**Data provided**
• • • •

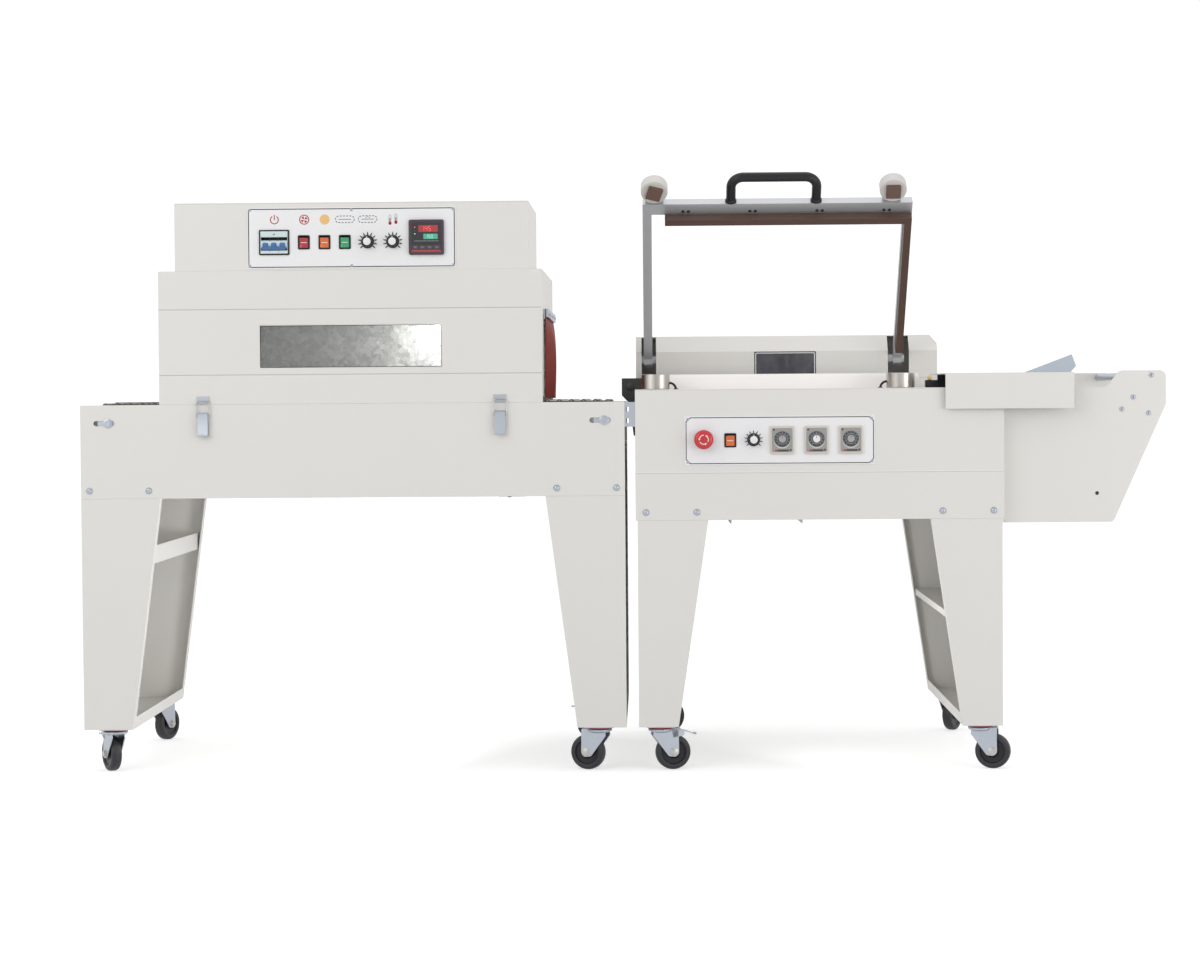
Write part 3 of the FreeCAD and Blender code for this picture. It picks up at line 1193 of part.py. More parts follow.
def film_roller(name, x):
    y0 = FRONT + CRADLE_INSET + SHEET
    y1 = SEAL_REAR - CRADLE_INSET - SHEET
    gap = FILM_HOUSE_T + 2
    drum = rod((x, y0 + gap, FILM_ROLLER_Z), (0, 1, 0), y1 - y0 - 2 * gap, FILM_ROLLER_R, ROUND_SIDES)
    shaft = rod((x, y0 + 4 + GAP, FILM_ROLLER_Z), (0, 1, 0), y1 - y0 - 8 - 2 * GAP, FILM_SHAFT_R)
    save(name, [fuse([drum, shaft])])


# Casters: name, swivel x, swivel y, heading in degrees, brake

CASTER_X = (BED_LEFT + 58.0, BED_RIGHT - 58.0, SEAL_LEFT + 50.0, SEAL_RIGHT - 46.0)
CASTER_IN = 45.0
CASTERS = [
    ("tunnel_front_left", CASTER_X[0], FRONT + CASTER_IN, 120, True),
    ("tunnel_front_right", CASTER_X[1], FRONT + CASTER_IN, 160, False),
    ("tunnel_rear_left", CASTER_X[0], BED_REAR - CASTER_IN, 65, False),
    ("tunnel_rear_right", CASTER_X[1], BED_REAR - CASTER_IN, 180, True),
    ("sealer_front_left", CASTER_X[2], FRONT + CASTER_IN, 10, True),
    ("sealer_front_right", CASTER_X[3], FRONT + CASTER_IN, -15, False),
    ("sealer_rear_left", CASTER_X[2], SEAL_REAR - CASTER_IN, 30, False),
    ("sealer_rear_right", CASTER_X[3], SEAL_REAR - CASTER_IN, 60, False),
]
FORK_TOP = CASTER_H - CASTER_PLATE_T - RACE_H
PEDAL_PIVOT = (44.0, 79.0)
PEDAL_REACH = 32.0
FORK_BOTTOM_R = 11.0
PEDAL_PIN_R = 2.5


def placed(shape, x, y, heading):
    shape.rotate(V(0, 0, 0), V(0, 0, 1), heading)
    shape.translate(V(x, y, 0))
    return shape


def caster_plate(x, y):
    """Top plate, ball race cup and king pin, fixed under a leg."""
    z1 = CASTER_H
    plate = block(-30, 30, -30, 30, z1 - CASTER_PLATE_T, z1)
    race = rod((0, 0, FORK_TOP + GAP), (0, 0, 1), RACE_H - GAP, RACE_R, ROUND_SIDES)
    pin = rod((0, 0, FORK_TOP - 6), (0, 0, 1), 8, KING_R)
    head = rod((0, 0, FORK_TOP - 9), (0, 0, 1), 4.4, 10, BOLT_SIDES)
    return placed(fuse([plate, race, pin, head]), x, y, 0)


def fork_arm():
    """Outline of a fork arm: straight down behind the axle, tapered in front of it, round at the bottom."""
    points = [(-20, FORK_TOP), (TRAIL + FORK_BOTTOM_R - 2, FORK_TOP)]
    for degrees in (-10, -60, -110, -160):
        a = math.radians(degrees)
        points.append((TRAIL + FORK_BOTTOM_R * math.cos(a), WHEEL_R + 2 + FORK_BOTTOM_R * math.sin(a)))
    return points


def caster_fork(name, x, y, heading, brake):
    half = WHEEL_W / 2 + 1.5
    crown = rod((0, 0, FORK_TOP - 4), (0, 0, 1), 4, 27)
    shapes = []
    for s in (-1, 1):
        ya, yb = sorted((s * half, s * (half + FORK_T)))
        shapes.append(plate_xz(fork_arm(), ya, yb))
    if brake:
        px, pz = PEDAL_PIVOT
        ears = [(20, FORK_TOP), (px + 5, pz + 5), (px + 5, pz - 6), (24, FORK_TOP - 20)]
        for s in (-1, 1):
            ya, yb = sorted((s * half, s * (half + FORK_T)))
            shapes.append(plate_xz(ears, ya, yb))
    cap = block(-20, TRAIL + FORK_BOTTOM_R - 2, -half - FORK_T, half + FORK_T, FORK_TOP - 4, FORK_TOP)
    fork = fuse([crown, cap] + shapes)
    tools = [hole((0, 0, FORK_TOP - 5), (0, 0, 1), 6, KING_R + FIT),
             hole((TRAIL, -40, WHEEL_R), (0, 1, 0), 80, AXLE_R)]
    if brake:
        tools.append(hole((PEDAL_PIVOT[0], -40, PEDAL_PIVOT[1]), (0, 1, 0), 80, PEDAL_PIN_R + FIT))
    fork = cut_all(fork, tools)
    reach = half + FORK_T
    axle = rod((TRAIL, -reach, WHEEL_R), (0, 1, 0), 2 * reach, AXLE_R)
    heads = [rod((TRAIL, s * reach, WHEEL_R), (0, s, 0), 4, 8, BOLT_SIDES) for s in (-1, 1)]
    save(name + "_caster_fork", [placed(fork, x, y, heading), placed(fuse([axle] + heads), x, y, heading)])


def caster_wheel(name, x, y, heading):
    w = WHEEL_W / 2
    r = WHEEL_R
    profile = [(r - 5, -w), (r, 6 - w), (r, w - 6), (r - 5, w)]
    wheel = turned((TRAIL, 0, WHEEL_R), (0, 1, 0), profile, ROUND_SIDES)
    wheel = wheel.cut(hole((TRAIL, -w - 2, WHEEL_R), (0, 1, 0), 2 * w + 4, AXLE_R + FIT))
    save(name + "_caster_wheel", [placed(wheel, x, y, heading)])


def brake_pedal(name, x, y, heading):
    px, pz = PEDAL_PIVOT
    half = WHEEL_W / 2 + 1.5 - GAP
    pin = rod((px, -half - FORK_T, pz), (0, 1, 0), 2 * (half + FORK_T), PEDAL_PIN_R)
    tip = px + PEDAL_REACH
    plate = plate_xz([(px - 3, pz + 1.5), (px + 8, pz + 1.5), (tip, pz - 6), (tip, pz - 3.5),
                      (px + 8, pz + 4.5), (px - 3, pz + 4.5)], -half, half)
    body = plate_xz([(px - 4, pz - 3), (px + 4, pz - 3), (px + 6, pz + 4.5), (px - 4, pz + 4.5)], -half, half)
    save(name + "_brake_pedal", [placed(fuse([pin, plate, body]), x, y, heading)])


# Steel fittings fixed to the frames

def leg_bolts():
    parts = []
    rows = ((TUNNEL_LEG_X, BED_LEG_TOP_W, BED_BOTTOM, BED_REAR),
            (SEALER_LEG_X, SEAL_LEG_TOP_W, SEAL_BOTTOM, SEAL_REAR))
    for legs, width, z_bottom, rear in rows:
        for x, sign in legs:
            for bx in leg_bolt_xs(x, sign, width):
                z = z_bottom + BOLT_RISE
                for y, out in ((FRONT, -1), (rear, 1)):
                    head = rod((bx, y, z), (0, out, 0), 5, 7.5)
                    shank = rod((bx, y, z), (0, -out, 0), 8, BOLT_R, BOLT_SIDES)
                    parts.append(fuse([head, shank]))
    return parts


def tension_bolts():
    parts = []
    for x in (IDLER_X, DRIVE_X):
        for y, out in ((FRONT, -1), (BED_REAR, 1)):
            head = rod((x, y, SHAFT_Z), (0, out, 0), 6, 10)
            shank = rod((x, y, SHAFT_Z), (0, -out, 0), SHEET, 5, BOLT_SIDES)
            parts.append(fuse([head, shank]))
    return parts


def joining_bracket():
    """Slotted strap that ties the bed's right end to the sealer's left side."""
    x0, x1 = BED_RIGHT - 18, SEAL_LEFT
    strap = block(x0, x1, FRONT + SHEET, FRONT + SHEET + 3, BED_TOP - 53, BED_TOP - 1)
    cuts = []
    for z in (BED_TOP - 40, BED_TOP - 16):
        cuts.append(block(BED_RIGHT + 3, BED_RIGHT + 9, FRONT, FRONT + 10, z - 5, z + 5))
    return cut_all(strap, cuts)


def steel_fittings():
    parts = leg_bolts() + tension_bolts() + [joining_bracket()]
    for x in LATCH_X:
        parts += latch_plates(x)
    for name, x, y, heading, brake in CASTERS:
        parts.append(caster_plate(x, y))
    y_f = FRONT + CRADLE_INSET
    for x, z in CRADLE_SCREWS:
        head = rod((x, y_f, z), (0, -1, 0), 3, 5.5, BOLT_SIDES)
        shank = rod((x, y_f, z), (0, 1, 0), 12, SCREW_R, BOLT_SIDES)
        parts.append(fuse([head, shank]))
    save("steel_fittings", parts)


leg_frames()
tunnel_bed()
roller_conveyor()
conveyor_shaft("idler_shaft", IDLER_X)
conveyor_shaft("drive_shaft", DRIVE_X)
tunnel_hood()
heating_chamber()
fan_impeller()
hood_window()
exit_curtains()
fascia_plates()
panel_instruments()
for side, lx in zip(("left", "right"), LATCH_X):
    latch_lever(side + "_latch_lever", lx)
    bail(side + "_latch_bail", lx)
sealer_body()
jaw_frame()
seal_bar()
jaw_handle()
seal_base()
rear_cover()
belt_conveyor()
belt_roller("belt_tail_roller", BELT_X[0])
belt_roller("belt_drive_roller", BELT_X[1])
film_cradle()
film_roller("film_roller_inner", FILM_ROLLER_X[0])
film_roller("film_roller_outer", FILM_ROLLER_X[1])
for caster_name, cx, cy, turn, braked in CASTERS:
    caster_fork(caster_name, cx, cy, turn, braked)
    caster_wheel(caster_name, cx, cy, turn)
    if braked:
        brake_pedal(caster_name, cx, cy, turn)
steel_fittings()
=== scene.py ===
import json
import math

import bpy
import numpy as np
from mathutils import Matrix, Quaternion, Vector


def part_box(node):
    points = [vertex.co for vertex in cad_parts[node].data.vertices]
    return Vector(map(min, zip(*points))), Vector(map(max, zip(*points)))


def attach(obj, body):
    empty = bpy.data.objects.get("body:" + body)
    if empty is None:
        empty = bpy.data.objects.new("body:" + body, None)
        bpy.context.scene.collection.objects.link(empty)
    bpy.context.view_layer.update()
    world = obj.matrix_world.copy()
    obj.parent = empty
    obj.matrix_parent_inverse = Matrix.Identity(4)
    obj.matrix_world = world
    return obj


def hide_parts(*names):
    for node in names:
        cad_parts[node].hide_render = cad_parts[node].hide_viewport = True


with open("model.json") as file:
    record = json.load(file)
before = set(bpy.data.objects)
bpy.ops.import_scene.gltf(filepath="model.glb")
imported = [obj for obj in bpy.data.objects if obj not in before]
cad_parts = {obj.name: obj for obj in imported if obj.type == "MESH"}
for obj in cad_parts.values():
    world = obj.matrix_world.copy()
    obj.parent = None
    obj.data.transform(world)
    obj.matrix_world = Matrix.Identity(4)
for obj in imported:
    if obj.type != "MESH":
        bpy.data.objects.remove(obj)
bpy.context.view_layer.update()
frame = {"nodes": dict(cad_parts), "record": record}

# The shrink wrapping line's looks. Metres, in the frame's axes: +X to the right along the line,
# +Y to the rear, +Z up. A surface is a pair of points and faces.

MM = 0.001
TAU = 2 * math.pi

# What the small pieces are set out from, read off the frame
HOOD_LOW, HOOD_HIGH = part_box("tunnel_hood")
BODY_LOW, BODY_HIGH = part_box("sealer_body")
COVER_LOW, COVER_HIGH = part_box("rear_cover")
BODY_OF = {node: body for body, nodes in frame["record"]["behaviour"]["bodies"].items() for node in nodes}
JOINT = {joint["name"]: joint for joint in frame["record"]["behaviour"]["joints"]}


def pivot(joint):
    """A point on the joint's axis."""
    return np.array(JOINT[joint]["pos_m"])


def mm(*sizes):
    """Millimetres, single or in rows, as an array of metres."""
    return np.array(sizes, float) * MM


# Surfaces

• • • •

Write out exactly the lines from the start of the material through the line with "# Casters: name, swivel". No other output is expected.

**The response**
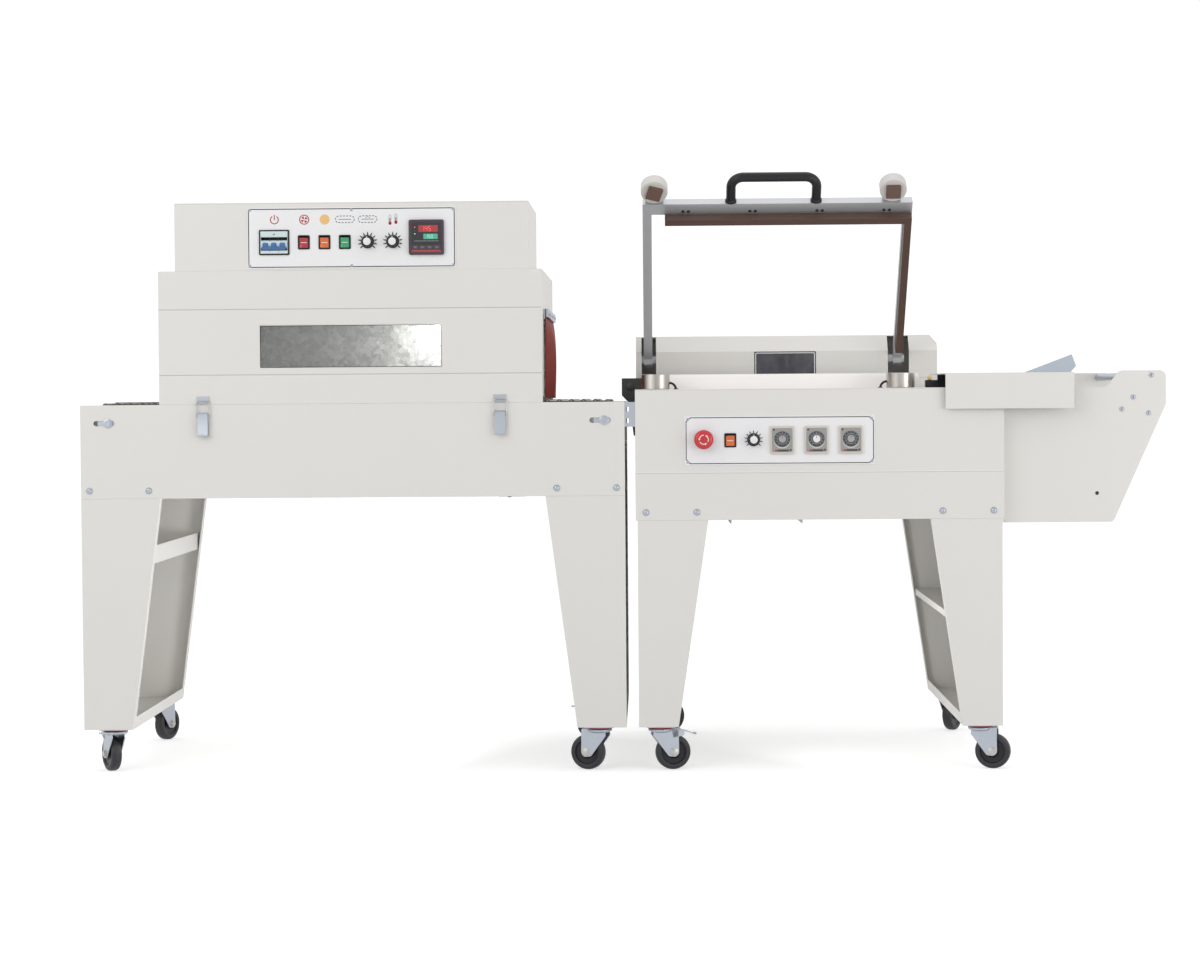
Write part 3 of the FreeCAD and Blender code for this picture. It picks up at line 1193 of part.py. More parts follow.
def film_roller(name, x):
    y0 = FRONT + CRADLE_INSET + SHEET
    y1 = SEAL_REAR - CRADLE_INSET - SHEET
    gap = FILM_HOUSE_T + 2
    drum = rod((x, y0 + gap, FILM_ROLLER_Z), (0, 1, 0), y1 - y0 - 2 * gap, FILM_ROLLER_R, ROUND_SIDES)
    shaft = rod((x, y0 + 4 + GAP, FILM_ROLLER_Z), (0, 1, 0), y1 - y0 - 8 - 2 * GAP, FILM_SHAFT_R)
    save(name, [fuse([drum, shaft])])


# Casters: name, swivel x, swivel y, heading in degrees, brake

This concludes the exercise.